SPAIN has more pets than children aged under 15—with 15 million pets compared to 6.6 million children under 15 years of age.
The number of domestic pets in Spain is on the rise and a growing social phenomenon that has increased so much in recent years that there are now more domestic animals in Spanish households than there are children.
These days, animals are increasingly seen as part of the family, in fact the National Institute of Statistics (INE) shows a national population of 6.6 million children under the age of 15 which is half the number of pets registered.
The rise of pets, specifically dogs, in Spanish households has been triggered in part by the pandemic. In fact in the last three years the number of registered dogs in Spain has shot up by 38%, tallying 9.3 million.
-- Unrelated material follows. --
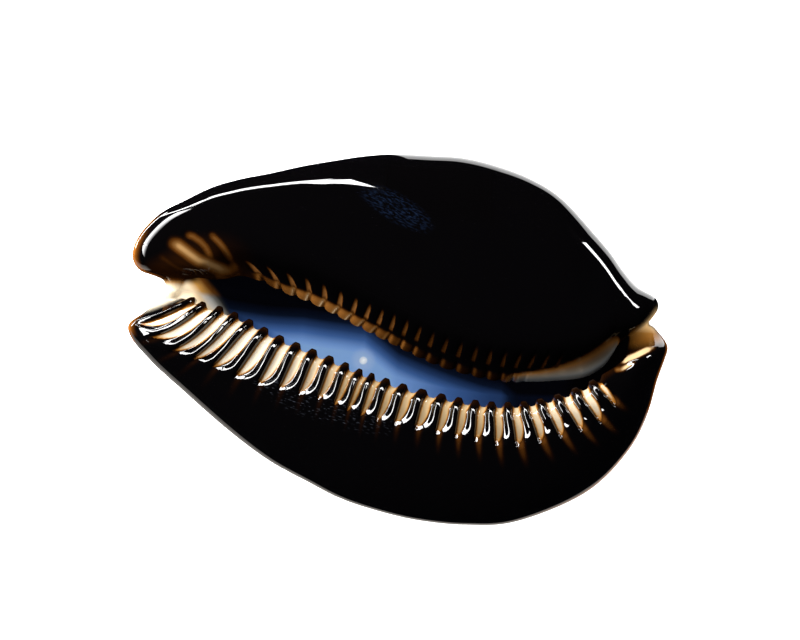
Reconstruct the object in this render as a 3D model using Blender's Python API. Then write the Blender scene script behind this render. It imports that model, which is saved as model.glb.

One of the main reasons for this increase in pet ownership is because the number of people who are living alone is also growing, and pets aid in combating individualism and loneliness.
It’s a proven fact that interaction with animals lowers cortisol levels (a stress-related hormone). In fact, research has shown that simply petting a dog lowers the stress hormone cortisol.
Other studies have found that animals can reduce loneliness, increase feelings of social support and improve mood.
The combination of positive social interaction between people and their pets is greatly responsible for this growing trend in pet ownership.
Furthermore, Spain stands out for being one of the pioneering countries in approving new legislation which recognises animals as ‘sentient beings’ and have a different legal status than an inanimate object.
Unfortunately, despite this law, the latest data reported by the Affinity Foundation ‘El nunca lo haría 2022’, indicates that 2.6% of dogs in Spain are still abandoned.